Meaning and Representation:
Quantitative and Qualitative forms:
- Quantitative: can be quantified numerically, and have statistical analyses (maps, stats).
- Qualitative: can’t be quantified numerically and are more descriptive and creative (photos, art, poetry).
Meaning and Representation:
Representations through Quantitative forms:
- Different forms can create contrasting representations of place (to get the best representation, look at many forms):
- Statistics (Quantitative):
- Stats, like Census data can give quantitative info about what the people are like (population, population structure, average income, crime figures, etc).

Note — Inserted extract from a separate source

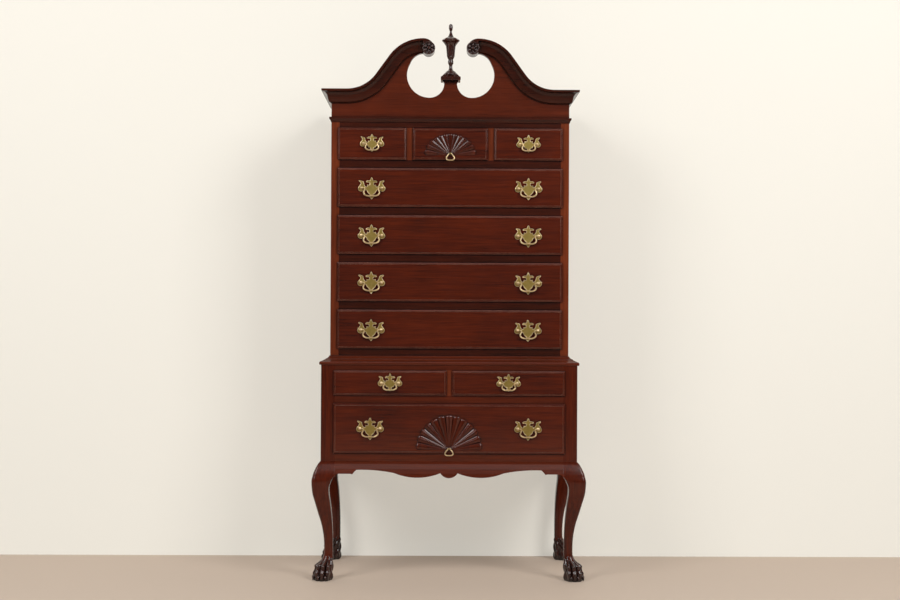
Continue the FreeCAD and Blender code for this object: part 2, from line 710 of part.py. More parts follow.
def drop_ring(face, z):
    """A pear-shaped ring that hangs from its eye."""
    bar = eye_thickness / 2 + 2
    wide, deep = ring_width / 2, ring_drop
    half = [(0, 0), (bar, 0), (bar + 2.5, -0.25 * deep), (wide - 5, -0.4 * deep), (wide - 1, -0.55 * deep),
            (wide, -0.72 * deep), (wide - 3, -0.9 * deep), (wide - 8, -deep), (0, -deep)]
    ring = fused(both(rod([(u, w, ring_wire) for u, w in half], bail_sides)))
    return [ring.translated(Vector(0, face - eye_stand, z))]


# ------------------------------------------------------------------ drawers
def fan_ray(turn, step, length, face, base_z):
    """One ray of a fan, which widens and rises away from the hub."""
    along = Vector(math.cos(turn), 0, math.sin(turn))
    aside = Vector(-along.z, 0, along.x)

    def ring(distance):
        half = 1.03 * distance * math.tan(step / 2)
        rise = ray_relief * half
        centre = Vector(0, face, base_z) + along * distance
        steps = [(-half, -ray_sink), (-half, 0), (-0.45 * half, rise), (0.45 * half, rise), (half, 0),
                 (half, -ray_sink)]
        return [centre + aside * across + Vector(0, -up, 0) for across, up in steps]

    return skin([ring(0.7 * fan_hub), ring(length)])


def fan(face, base_z, half_width, height):
    """A carved fan: convex rays round a half-round hub, on the drawer's face."""
    step = math.pi / fan_rays
    rays = []
    for k in range(fan_rays):
        turn = step * (k + 0.5)
        length = 1 / math.hypot(math.cos(turn) / half_width, math.sin(turn) / height)
        rays.append(fan_ray(turn, step, length, face, base_z))
    turns = [k * math.pi / 8 for k in range(9)]
    corners = [(fan_hub * math.cos(turn), base_z + fan_hub * math.sin(turn)) for turn in turns]
    hub = flat(corners, lambda x, z: Vector(x, face + ray_sink, z))
    return rays + [hub.extrude(Vector(0, -hub_relief - ray_sink, 0))]


def front_board(x, face, z, width, height):
    """A lipped drawer front with a quarter round and a slightly raised field."""
    def ring(inset, depth):
        left, right = x - width / 2 + inset, x + width / 2 - inset
        low, high = z + inset, z + height - inset
        y = face - lip_gap - depth
        return [Vector(left, y, low), Vector(right, y, low), Vector(right, y, high), Vector(left, y, high)]
    eased = lip_round * (1 - math.sqrt(0.5))
    slab = skin([ring(0, 0), ring(0, lip_thickness - lip_round), ring(eased, lip_thickness - eased),
                 ring(lip_round, lip_thickness), ring(field_inset, lip_thickness),
                 ring(field_inset, lip_thickness + field_step)])
    half = width / 2 - lip - side_gap
    body = box((x - half, x + half), (face - lip_gap, face - lip_gap + front_thickness),
               (z + lip + foot_gap, z + height - lip - head_gap))
    return fused([slab, body])


def drawer(x, face, z, width, height, back):
    """Lipped front and box of one drawer. The sides are dovetailed into the front."""
    front = front_board(x, face, z, width, height)
    half = width / 2 - lip - side_gap
    inner = half - drawer_side
    low, high = z + lip + foot_gap, z + height - lip - head_gap
    start = face - lip_gap + front_thickness
    end = back - back_gap
    count = max(2, round((high - low) / tail_pitch))
    pitch = (high - low) / count
    root, tip = 0.3 * pitch, 0.3 * pitch + tail_slope
    tails = []
    for k in range(count):
        middle = low + (k + 0.5) * pitch
        steps = [(start, middle - root), (start - tail_length, middle - tip),
                 (start - tail_length, middle + tip), (start, middle + root)]
        tails.append(flat(steps, lambda y, v: Vector(x + inner, y, v)).extrude(Vector(drawer_side, 0, 0)))
    floor_z = low + bottom_rise
    panel = box((x - inner - groove, x + inner + groove), (start, end - drawer_side),
                (floor_z, floor_z + drawer_bottom))
    side = fused([box((x + inner, x + half), (start, end), (low, high))] + tails).cut(panel)
    other = side.mirror(Vector(x, 0, 0), Vector(1, 0, 0))
    back_board = box((x - inner, x + inner), (end - drawer_side, end), (low, high - back_drop))
    return front.cut(side).cut(other), [side, other, back_board, panel]


def bored(front, places, face):
    """A front with a square hole for each post's shank."""
    for x, z in places:
        front = front.cut(shank(x, z, (face - 2 * face_rise, face + 2 * front_thickness)))
    return front


def save_drawer(name, front, sides, brass):
    save(name + "_drawer_front", [front])
    save(name + "_drawer_box", sides)
    save(name + "_drawer_brass", brass)


def pulled_drawer(name, x, face, z, width, height, back, boring, pull_xs, drop):
    """A drawer with bail pulls. Writes the bails, and returns the front, the box and the brass."""
    front, sides = drawer(x, face, z, width, height, back)
    centre_z = z + height / 2 - drop
    ends = ("",) if len(pull_xs) == 1 else ("_left", "_right")
    brass = []
    for end, pull_x in zip(ends, pull_xs):
        brass += pull(pull_x, face - face_rise, centre_z, boring)
        save(name + end + "_bail", bail(pull_x, face - face_rise - plate_thickness, centre_z, boring))
    places = [(pull_x + side * boring / 2, centre_z) for pull_x in pull_xs for side in (-1, 1)]
    return bored(front, places, face), sides, brass


def fanned_drawer(name, front, sides, brass, face, base_z, half_width, height):
    """Adds a carved fan and a drop ring to a drawer, and writes the drawer."""
    ring_z = base_z + ring_rise
    front = fused([front] + fan(face - face_rise, base_z, half_width, height))
    save(name + "_ring", drop_ring(face - face_rise, ring_z))
    save_drawer(name, bored(front, [(0, ring_z)], face), sides, brass + ring_eye(face - face_rise, ring_z))


def upper_drawers():
    back = lower_back - back_thickness
    side_x = (long_front_width - top_side_width) / 2
    for name, x in (("top_left", -side_x), ("top_right", side_x)):
        save_drawer(name, *pulled_drawer(name, x, upper_front, top_drawer_z, top_side_width, top_drawer_height,
                                         back, small_boring, [x], 0))
    front, sides = drawer(0, upper_front, top_drawer_z, top_centre_width, top_drawer_height, back)
    fanned_drawer("top_centre", front, sides, [], upper_front, top_drawer_z + top_fan_rise, top_fan_width,
                  top_fan_height)
    for k in range(long_drawer_count):
        name = "long_" + str(k + 1)
        z = first_long_z + (long_drawer_count - 1 - k) * long_pitch
        save_drawer(name, *pulled_drawer(name, 0, upper_front, z, long_front_width, long_drawer_height, back,
                                         large_boring, [-large_pull_x, large_pull_x], pull_drop))


def lower_drawers():
    back = lower_back - 2 * back_thickness
    half_x = (half_drawer_gap + half_drawer_width) / 2
    for name, x in (("half_left", -half_x), ("half_right", half_x)):
        save_drawer(name, *pulled_drawer(name, x, lower_front, half_drawer_z, half_drawer_width,
                                         half_drawer_height, back, small_boring, [x], 0))
    parts = pulled_drawer("bottom", 0, lower_front, bottom_drawer_z, bottom_front_width, bottom_drawer_height,
                          back, large_boring, [-large_pull_x, large_pull_x], 0)
    fanned_drawer("bottom", *parts, lower_front, bottom_drawer_z + bottom_fan_rise, bottom_fan_width,
                  bottom_fan_height)


def build():
    os.makedirs("parts", exist_ok=True)
    save("cabriole_legs", cabriole_legs())
    save("aprons", [front_apron()] + both(side_apron()))
    save("lower_case_boards", lower_case_boards())
    save("lower_face_frame", lower_face_frame())
    save("waist_moulding", waist_moulding())
    save("upper_case_boards", upper_case_boards())
    save("upper_face_frame", upper_face_frame())
    save("back_panels", back_panels())
    save("drawer_runners", upper_runners() + lower_runners())
    save("frieze_bead", frieze_bead())
    save("pediment_board", pediment_board())
    save("swan_neck_mouldings", swan_neck_mouldings())
    save("rosettes", rosettes())
    save("finial", finial())
    upper_drawers()
    lower_drawers()


build()
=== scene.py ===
"""Finishes and fine carving of a highboy, as an add-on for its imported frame.

The frame is in metres: X runs to the right across the front, Y to the back and Z up.
"""
import json
import math

import bpy
from bpy.props import FloatProperty, FloatVectorProperty, IntProperty, PointerProperty
from mathutils import Matrix, Vector

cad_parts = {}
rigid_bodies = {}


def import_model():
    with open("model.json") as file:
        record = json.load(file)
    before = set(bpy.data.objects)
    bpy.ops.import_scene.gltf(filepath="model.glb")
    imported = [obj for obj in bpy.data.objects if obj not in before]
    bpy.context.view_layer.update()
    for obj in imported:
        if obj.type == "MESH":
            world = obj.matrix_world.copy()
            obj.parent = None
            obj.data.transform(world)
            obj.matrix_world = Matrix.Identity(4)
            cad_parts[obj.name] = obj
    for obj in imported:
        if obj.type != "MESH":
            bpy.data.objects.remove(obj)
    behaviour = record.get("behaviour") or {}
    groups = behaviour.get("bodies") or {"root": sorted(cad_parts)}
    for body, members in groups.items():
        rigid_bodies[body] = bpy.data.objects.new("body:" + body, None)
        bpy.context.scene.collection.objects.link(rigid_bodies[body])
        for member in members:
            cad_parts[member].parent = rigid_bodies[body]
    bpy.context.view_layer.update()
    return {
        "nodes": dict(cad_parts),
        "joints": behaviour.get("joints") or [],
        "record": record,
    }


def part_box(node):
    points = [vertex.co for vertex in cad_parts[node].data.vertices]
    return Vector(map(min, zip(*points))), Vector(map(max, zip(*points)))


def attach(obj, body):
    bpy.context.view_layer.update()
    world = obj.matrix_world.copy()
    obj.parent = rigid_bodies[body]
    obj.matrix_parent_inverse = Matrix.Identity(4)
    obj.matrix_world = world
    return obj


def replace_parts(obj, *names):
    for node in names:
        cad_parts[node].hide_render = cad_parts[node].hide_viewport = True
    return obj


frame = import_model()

bl_info = {
    "name": "Highboy finishes",
    "version": (1, 0, 0),
    "blender": (4, 5, 0),
    "location": "3D View > Sidebar > Highboy",
    "description": "Mahogany, brass and carving for a highboy's frame",
    "category": "Object",
}

MM = 0.001

# How fine a wood's streaks are along X, Y and Z. The grain runs along the axis with 1.
FINE = 18.0
ACROSS = (1.0, FINE, FINE)
ALONG = (FINE, 1.0, FINE)
UPRIGHT = (FINE, FINE, 1.0)
CARVED_GRAIN = (14.0, 14.0, 1.0)

# Degrees between two faces up to which they are shaded as one.
SMOOTH_FRONT = 14.0
SMOOTH_TURNING = 35.0
SMOOTH_PLAIN = 40.0
SMOOTH_PLATE = 50.0
SMOOTH_CARVING = 60.0


# ---- sizes and colours
def colour(name, description, default):
    """A colour, in linear light."""
    return FloatVectorProperty(name=name, description=description, subtype="COLOR", size=3, min=0.0, max=1.0,
                               default=default)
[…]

- They can be in the form of raw data or visually represented through charts/graphs.
- They are objective figures, but can be used subjectively. (EX: People can selectively choose data to present, to alter the representation).
- They don’t tell us about the sense of place.
Meaning and Representation:
Representations through Quantitative forms:
- Maps:
- They can be used to show any sort of data with a location (show where the physical features of a place are).
- They also show quantitative demographic and economic data (diff levels of income by location).
- Some maps have qualitative info, like maps of indexes that show happiness (these can somewhat show the sense of place).
- Maps can show reliable data, but can be misleading (old maps are inaccurate).